Жанну Аристархов вывез из Афганистана. Познакомился с ней в Кабуле в медсанчасти авиадивизии, где проходил диспансеризацию. Сестричка, намекнули Аристархову, в трауре, только что похоронила очередного своего старлея. Надо утешить. Чего-то не заладилось у неё с этими старлеями. Или у старлеев с ней. Как… так в гроб! Аристархову все карты в руки, если, конечно, не боится в гроб. Старлея-вертолётчика у неё ещё не было, всё старлеи-сапёры да мотострелки.
Аристархов не боялся в гроб. С водочкой, с французским шампанским, стоившим здесь дороже, чем в Париже, с подтаивающими шоколадными конфетами в кульке двинулся под вечер в медсанчасть, и уже через час, плавая в поту, спал с ней на кирзовой медицинской кушетке, которую Жанна по такому случаю застелила свежей простынёй с несколько странным штемпелем — «пионерлагерь «Чайка».

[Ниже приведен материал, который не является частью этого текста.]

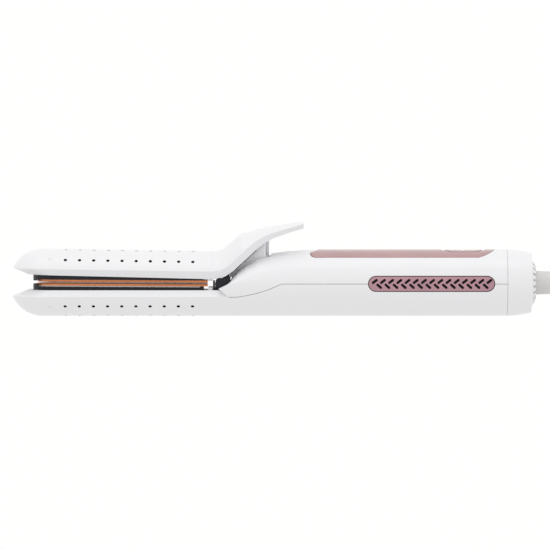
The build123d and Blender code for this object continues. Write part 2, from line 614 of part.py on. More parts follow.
# --- plate stacks, the same in both arms -----------------------------------------------------------
HEATER_RANGE = (-135.0, -56.0)
PAD_X = (-125.0, -66.0)
for name, frame in PLATES.items():
    rim = TRAY_RIMS[name]
    with BuildPart() as tray:
        outside = outline(frame, TRAY_EAR, TRAY_HALF, TRAY_FRONT + TRAY_HALF, TRAY_BACK)
        extrude(outside, amount=TRAY_DEPTH - TRAY_EAR)
        inner = TRAY_HALF - 1.5
        inside = outline(frame, 0, inner, TRAY_FRONT + 1.5 + inner, TRAY_BACK - 1.5)
        extrude(inside, amount=TRAY_DEPTH - 1.5, mode=Mode.SUBTRACT)
        block(frame, (TRAY_FRONT + 2.2, TRAY_BACK + 1), 20, (0, rim), mode=Mode.SUBTRACT)
        # the back wall is low, because the plate runs out over it
        plate_way = (0, PLATE_FACE + PLATE_THICK + FLOAT + 0.1)
        block(frame, (TRAY_BACK - 2, TRAY_BACK + 1), inner, plate_way, mode=Mode.SUBTRACT)
    tray.part.label = f"{name}_plate_tray"
    export_step(tray.part, f"parts/{name}_plate_tray.step")

    with BuildPart() as plate:
        face = outline(frame, PLATE_FACE, PLATE_HALF, PLATE_FRONT + PLATE_HALF, PLATE_BACK)
        extrude(face, amount=PLATE_THICK)
        bottom = plate.faces().sort_by(Axis(frame.origin, frame.z_dir))[0].edges()
        fillet(bottom, radius=0.4)
        block(frame, (TRAY_FRONT + 10, TRAY_BACK - 5), 10.0, (PLATE_FACE + 1, BOSS_DEPTH))
    plate.part.label = f"{name}_plate"
    export_step(plate.part, f"parts/{name}_plate.step")

    with BuildPart() as gasket:
        depth = PLATE_FACE + PLATE_THICK
        frame_outside = outline(frame, depth, PLATE_HALF - 0.1, PLATE_FRONT + PLATE_HALF, TRAY_BACK - 2.0)
        extrude(frame_outside, amount=0.7)
        block(frame, (TRAY_FRONT + 9.9, TRAY_BACK - 4.9), 10.1, (0, 5), mode=Mode.SUBTRACT)
    gasket.part.label = f"{name}_plate_gasket"
    export_step(gasket.part, f"parts/{name}_plate_gasket.step")

    with BuildPart() as heater:
        block(frame, HEATER_RANGE, 8.0, (BOSS_DEPTH, HEATER_DEPTH))
    heater.part.label = f"{name}_heater"
    export_step(heater.part, f"parts/{name}_heater.step")

    with BuildPart() as thermostat:
        with BuildSketch(level(frame, BOSS_DEPTH)) as disc:
            with Locations((-52.0, 0)):
                Circle(3.4)
        extrude(disc.sketch, amount=1.8)
    thermostat.part.label = f"{name}_thermostat"
    export_step(thermostat.part, f"parts/{name}_thermostat.step")

    with BuildPart() as pads:
        for x in PAD_X:
            block(frame, (x - 5, x + 5), 6.0, (HEATER_DEPTH, TRAY_DEPTH - 1.5))
    pads.part.label = f"{name}_pads"
    export_step(pads.part, f"parts/{name}_pads.step")


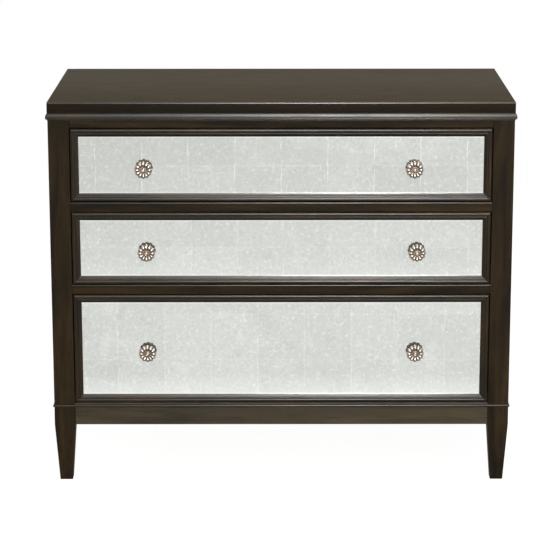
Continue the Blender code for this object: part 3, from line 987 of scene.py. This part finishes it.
# %% Twelve strips
turns = {"top": 0.0, "right": math.pi / 2, "bottom": math.pi, "left": -math.pi / 2}
for number in (1, 2, 3):
    drawer = f"drawer_{number}"
    top_low, top_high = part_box(f"{drawer}_moulding_top")
    bottom_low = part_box(f"{drawer}_moulding_bottom")[0]
    low, high = Vector((top_low.x, top_low.y, bottom_low.z)), Vector((top_high.x, top_high.y, top_high.z))
    for hand, turn in turns.items():
        strip = moulding_strip(drawer, hand, low, high, turn)
        off = Vector(strip.bound_box[0]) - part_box(f"{drawer}_moulding_{hand}")[0]
        print(f"{strip.name}: off the frame's own strip by {max(map(abs, off)) * 1000:.2f} mm")

# %% [markdown]
# ## The knobs
#
# Each knob is a cast rosette in antiqued nickel: a button and a ring in a bowl, twelve rounded petals, a
# waist to hold and a flared foot on the panel. The blank is a disc extruded ring by ring from the stud to
# the front, as a lathe would turn it. One attribute will hold how dark each point is, and the finish
# darkens there: a wax patina settles in the hollows of a casting, and the outer rim of the petals takes
# painted shade.

# %% Antique nickel
nickel_bright = (0.285, 0.255, 0.235, 1.0)
nickel_warm = (0.255, 0.212, 0.180, 1.0)
patina_and_shade_brown = (0.050, 0.040, 0.028, 1.0)
smudge_scale, smudge_reach = 380.0, 0.12
cast_scale, cast_depth = 1500.0, 0.00003

nickel_finish, tree, shader = new_finish("antique_nickel", Metallic=1.0)
# The attribute holds patina in the hollows and painted shade on the outer rim of the petals
depth = add_node(tree, "ShaderNodeAttribute", attribute_name="patina_and_shade").outputs["Fac"]
place = add_node(tree, "ShaderNodeTexCoord").outputs["Object"]
smudge = patterned(tree, place, smudge_scale, detail=3.0, roughness=0.6)
patina_and_shade_amount = combined(tree, "ADD", depth, rescaled(tree, smudge, 0.3, 0.7, -smudge_reach, smudge_reach))
metal = blend_colours(tree, rescaled(tree, patina_and_shade_amount, 0.05, 0.45), nickel_bright, nickel_warm)
metal = blend_colours(tree, rescaled(tree, patina_and_shade_amount, 0.45, 0.95), metal, patina_and_shade_brown)
tree.links.new(metal, shader.inputs["Base Color"])
tree.links.new(rescaled(tree, patina_and_shade_amount, 0.0, 1.0, 0.34, 0.60), shader.inputs["Roughness"])
tree.links.new(relief(tree, patterned(tree, place, cast_scale), cast_depth), shader.inputs["Normal"])
print("Antique nickel, with its colours:", nickel_bright[:3], nickel_warm[:3], patina_and_shade_brown[:3])

# %% Outline of the knob
# From the foot to the front, in shares of the knob's radius and length, with how much of the petals shows
knob_ring_shares = (
    (0.421, 0.000, 0.0),
    (0.430, 0.025, 0.0),
    (0.416, 0.060, 0.0),
    (0.352, 0.095, 0.0),
    (0.284, 0.140, 0.0),
    (0.256, 0.190, 0.0),
    (0.244, 0.260, 0.0),
    (0.252, 0.330, 0.0),
    (0.284, 0.395, 0.0),
    (0.391, 0.445, 0.0),
    (0.587, 0.500, 0.2),
    (0.782, 0.545, 0.5),
    (0.919, 0.575, 0.8),
    (0.988, 0.600, 1.0),
    (1.017, 0.640, 1.0),
    (1.002, 0.690, 1.0),
    (0.963, 0.745, 1.0),
    (0.910, 0.805, 1.0),
    (0.841, 0.865, 1.0),
    (0.782, 0.910, 1.0),
    (0.724, 0.935, 1.0),
    (0.665, 0.935, 1.0),
    (0.606, 0.915, 0.9),
    (0.548, 0.880, 0.8),
    (0.489, 0.845, 0.6),
    (0.421, 0.815, 0.4),
    (0.352, 0.800, 0.2),
    (0.284, 0.805, 0.0),
    (0.235, 0.825, 0.0),
    (0.217, 0.875, 0.0),
    (0.196, 0.915, 0.0),
    (0.171, 0.925, 0.0),
    (0.152, 0.905, 0.0),
    (0.137, 0.905, 0.0),
    (0.122, 0.940, 0.0),
    (0.093, 0.980, 0.0),
    (0.049, 1.000, 0.0),
)
print("Rings of the knob:", len(knob_ring_shares))

# %% Knob blank
petal_count = 12
columns_per_petal = 8
stud_radius = 0.0020
stud_length = 0.0190
panel_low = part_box("drawer_1_silver_panel")[0]
knob_low, knob_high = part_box("drawer_1_knob_left")
knob_radius = (knob_high.x - knob_low.x) / 2
knob_length = panel_low.y - seat_gap - knob_low.y


def turn_ring(radius, height, last_radius, last_height):
    """Extrudes the selected disc to the next ring of the outline."""
    bpy.ops.mesh.extrude_region_move(TRANSFORM_OT_translate={"value": (0, 0, height - last_height)})
    growth = radius / last_radius
    bpy.ops.transform.resize(value=(growth, growth, 1), center_override=(0, 0, height))


bpy.ops.object.select_all(action="DESELECT")
bpy.ops.mesh.primitive_circle_add(
    vertices=petal_count * columns_per_petal,
    radius=stud_radius,
    fill_type="NGON",
    location=(0, 0, -stud_length),
)
rosette = bpy.context.object
rosette.name = "rosette_knob"
bpy.ops.object.mode_set(mode="EDIT")
bpy.ops.mesh.select_all(action="SELECT")
last_radius, last_height = stud_radius, -stud_length
turn_ring(stud_radius, 0.0, last_radius, last_height)
last_height = 0.0
for wide, far, petal_share in knob_ring_shares:
    turn_ring(knob_radius * wide, knob_length * far, last_radius, last_height)
    last_radius, last_height = knob_radius * wide, knob_length * far
bpy.ops.mesh.merge(type="CENTER")
bpy.ops.object.mode_set(mode="OBJECT")
bpy.ops.object.transform_apply(location=True)
print(f"Knob blank: {knob_radius * 2000:.1f} mm across, {len(rosette.data.vertices)} points")

# %% [markdown]
# ### Petals
#
# On every petal ring the columns between two ridges are scaled in and pushed back, most at the valley.
# One level of subdivision then rounds the petals, so the blank needs only eight columns for each.

# %% Press the petals
petal_drop = 0.0022
petal_notch = 0.10
underside_share = 0.62
underside_drop_share = 0.25
valley_reach, least_valley = 0.002, 0.01
knob_smooth_angle = 38


def valley_at(place):
    """1 in the valley between two petals and 0 on a ridge."""
    return 1 - abs(math.cos(math.atan2(place.y, place.x) * petal_count / 2))


def press_column(wide, far, petal_share, valley):
    """Scales in and pushes back the points of one ring that lie this deep in the valleys."""
    ring_radius, ring_height = knob_radius * wide, knob_length * far

    def in_column(place):
        on_ring = abs(place.z - ring_height) < hair and abs(place.to_2d().length - ring_radius) < hair
        return on_ring and abs(valley_at(place) - valley) < valley_reach

    if choose(rosette, "verts", in_column):
        inwards = 1 - petal_notch * petal_share * valley * wide
        bpy.ops.transform.resize(value=(inwards, inwards, 1), center_override=(0, 0, ring_height))
        back = petal_drop * petal_share * valley * (1 if far > underside_share else underside_drop_share)
        bpy.ops.transform.translate(value=(0, 0, -back))


bpy.ops.object.mode_set(mode="EDIT")
valley_steps = sorted(
    {round(valley_at(v.co), 3) for v in rosette.data.vertices if v.co.to_2d().length > stud_radius}
)
for wide, far, petal_share in knob_ring_shares:
    for valley in valley_steps:
        if petal_share and valley > least_valley:
            press_column(wide, far, petal_share, valley)
bpy.ops.mesh.select_all(action="SELECT")
bpy.ops.mesh.normals_make_consistent(inside=False)
bpy.ops.object.mode_set(mode="OBJECT")
smoother = rosette.modifiers.new("Smoother", "SUBSURF")
smoother.levels = 1
smoother.render_levels = 1
bpy.ops.object.modifier_apply(modifier=smoother.name)
bpy.ops.object.shade_smooth_by_angle(angle=math.radians(knob_smooth_angle))
print(f"Rosette: {len(rosette.data.polygons)} faces, {len(valley_steps)} columns from ridge to valley")

# %% [markdown]
# ### Patina, painted shade and copies
#
# The attribute is filled in from each point's place: full behind the petals, nearly so in the grooves of
# the button and the ring, and less in the bowl and down the valleys, which is patina; towards the outer
# rim of the petals it rises as painted shade. Then the knob is turned to face the front and copied to its
# six places, each copy with a mesh of its own.

# %% Patina in the hollows and painted shade on the rim
# The button, its groove, the ring and its groove: how far each reaches in the radius, and how deep it lies
middle_recess_shares = ((0.12, 0.40), (0.15, 0.90), (0.22, 0.38), (0.29, 0.90))
# Towards the outer rim of the petals the knob darkens: painted shade
skirt_start, skirt_reach, skirt_painted_shade = 0.84, 0.12, 0.55
bowl_middle, bowl_reach, bowl_recess = 0.40, 0.28, 0.80
valley_power = 0.8


def patina_and_shade_at(place):
    """How dark a point of the knob is, from 0 to 1: patina in its hollows, painted shade on the outer rim
    of its petals.
    """
    wide = place.to_2d().length / knob_radius
    if place.z / knob_length < underside_share:
        return 1.0
    for reach, patina_and_shade in middle_recess_shares:
        if wide < reach:
            return patina_and_shade
    skirt = max(0.0, min(1.0, (wide - skirt_start) / skirt_reach)) * skirt_painted_shade
    bowl = max(0.0, 1 - abs(wide - bowl_middle) / bowl_reach) * bowl_recess
    return min(1.0, max(skirt, bowl + valley_at(place) ** valley_power))


patina_and_shade = rosette.data.attributes.new("patina_and_shade", "FLOAT", "POINT")
for point, value in zip(rosette.data.vertices, patina_and_shade.data):
    value.value = patina_and_shade_at(point.co)
rosette.rotation_euler.x = math.pi / 2
select_only(rosette)
bpy.ops.object.transform_apply(rotation=True)
rosette.data.materials.clear()
rosette.data.materials.append(nickel_finish)
print(f"Patina on {sum(value.value > 0.5 for value in patina_and_shade.data)} of {len(patina_and_shade.data)} points")

# %% Six knobs
for number in (1, 2, 3):
    for hand in ("left", "right"):
        node = f"drawer_{number}_knob_{hand}"
        low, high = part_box(node)
        knob = copy_of(rosette, f"{node}_rosette")
        knob.location = ((low.x + high.x) / 2, low.y + knob_length, (low.z + high.z) / 2)
        bpy.ops.object.transform_apply(location=True)
        stand_for(knob, f"drawer_{number}", node)
bpy.data.objects.remove(rosette)

# %% [markdown]
# ## The screws
#
# Each knob's stud is drawn tight from inside the drawer by a slotted screw on a washer, and each runner is
# held to its two posts by screws sunk almost level with the wood, because the drawer's groove passes close
# over them. A head is a short cylinder with its rim rounded over, and a thin block cuts the slot. The
# washer is a second disc under it, joined to the head so that the pair is one piece. Each screw is a copy
# of its pattern, and its slot stops at another angle, as driven screws do.

# %% A disc and a slotted head
disc_sides, rim_share, rim_steps = 32, 0.9, 4
slot_width, slot_depth = 0.0009, 0.0008


def turned_disc(radius, low, high, rim):
    """A short cylinder on the Z axis, from low to high, with its upper rim rounded over."""
    bpy.ops.object.select_all(action="DESELECT")
    bpy.ops.mesh.primitive_cylinder_add(
        vertices=disc_sides,
        radius=radius,
        depth=high - low,
        location=(0, 0, (low + high) / 2),
    )
    disc = bpy.context.object
    bpy.ops.object.transform_apply(location=True)
    bpy.ops.object.mode_set(mode="EDIT")
    choose(disc, "edges", lambda place: place.z > high - hair and place.to_2d().length > radius * rim_share)
    bpy.ops.mesh.bevel(offset=rim, segments=rim_steps, affect="EDGES")
    bpy.ops.object.mode_set(mode="OBJECT")
    return disc


def slotted_head(radius, low, high, rim):
    """A screw head with a slot across it."""
    head = turned_disc(radius, low, high, rim)
    bpy.ops.object.select_all(action="DESELECT")
    slot_size = (3 * radius, slot_width, 2 * slot_depth)
    bpy.ops.mesh.primitive_cube_add(size=1, location=(0, 0, high), scale=slot_size)
    blade = bpy.context.object
    slot_cut = head.modifiers.new("Slot", "BOOLEAN")
    slot_cut.operation = "DIFFERENCE"
    slot_cut.solver = "EXACT"
    slot_cut.object = blade
    bpy.context.view_layer.objects.active = head
    bpy.ops.object.modifier_apply(modifier=slot_cut.name)
    bpy.data.objects.remove(blade)
    return head


print(f"Slots are {slot_width * 1000:.1f} mm wide and {slot_depth * 1000:.1f} mm deep")

# %% The two screws
washer_radius, washer_height, washer_rim = 0.0065, 0.0010, 0.0003
knob_head_radius, knob_head_height, knob_head_rim = 0.0040, 0.0024, 0.0012
runner_head_radius, runner_head_rim = 0.0038, 0.0002
sunk_depth, sunk_stand = 0.0014, 0.0003
knob_head_top = washer_height + knob_head_height
knob_screw = slotted_head(knob_head_radius, washer_height, knob_head_top, knob_head_rim)
washer = turned_disc(washer_radius, 0.0, washer_height, washer_rim)
select_only(knob_screw, washer)
bpy.ops.object.join()
runner_screw = slotted_head(runner_head_radius, -sunk_depth, sunk_stand, runner_head_rim)
for pattern in (knob_screw, runner_screw):
    print("Screw head:", [round(v * 1000, 1) for v in pattern.dimensions], "mm")

# %% Screws in place
slot_quarters = 0.37


def set_screw(pattern, name, place, way, quarters, body):
    """A copy of the pattern at this place, facing this way, with its slot turned by these quarters."""
    screw = copy_of(pattern, name)
    facing = Vector(way).to_track_quat("Z", "Y").to_matrix().to_4x4()
    turned = Matrix.Rotation(quarters * math.pi / 2, 4, "Z")
    screw.matrix_world = Matrix.Translation(place) @ facing @ turned
    bpy.ops.object.mode_set(mode="EDIT")
    finish_piece(screw, nickel_finish)
    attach(screw, body)


post_middles = [sum(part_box(f"{end}_left_post")[way].y for way in (0, 1)) / 2 for end in ("front", "rear")]
count = 0
for number in (1, 2, 3):
    board_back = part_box(f"drawer_{number}_front_board")[1].y
    for hand, inwards in (("left", 1), ("right", -1)):
        knob_low, knob_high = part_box(f"drawer_{number}_knob_{hand}")
        stud = Vector(((knob_low.x + knob_high.x) / 2, board_back, (knob_low.z + knob_high.z) / 2))
        count += 1
        name = f"drawer_{number}_knob_screw_{hand}"
        set_screw(knob_screw, name, stud, (0, 1, 0), count * slot_quarters, f"drawer_{number}")
        low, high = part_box(f"drawer_{number}_runner_{hand}")
        inner = high.x if hand == "left" else low.x
        for end, post_middle in zip(("front", "rear"), post_middles):
            place = Vector((inner, post_middle, (low.z + high.z) / 2))
            count += 1
            name = f"drawer_{number}_runner_screw_{end}_{hand}"
            set_screw(runner_screw, name, place, (inwards, 0, 0), count * slot_quarters, "carcass")
for pattern in (knob_screw, runner_screw):
    bpy.data.objects.remove(pattern)
print("Screws:", count)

Она рассказывала Аристархову про своего последнего, подорвавшегося на мине, старлея, а Аристархов смотрел на таблицы с большими и маленькими буквами, курил пакистанский «Кэмел» и думал: как же так, плачет по своему Колюне, Колюнина душа ещё не отлетела, а она уже спит с другим, как же это так? И не столько на такую-рассякую Жанну досадовал Аристархов, сколько на себя, что пришёл, подлец, не поленился, с тёпленьким парфюмерным шампанским, пачкающими пальцы конфетами, попользовался, тогда как по всем человеческим и Божьим законам не следовало, ох, не следовало! Невыносимо было это: Колюня да Колюня! И ведь не оборвёшь, потому что где Колюня? В запаянном цинковом гробу Колюня! Вернее, то, что осталось от Колюни. И ещё Аристархов досадовал, что если бы не он, то к Жанне обязательно пришёл бы кто-нибудь другой и она точно так же застелила бы кушетку простынёй со штемпелем «пионерлагерь «Чайка», то есть досадовал на всё сразу и одновременно неизвестно на что, одним словом, на саму жизнь.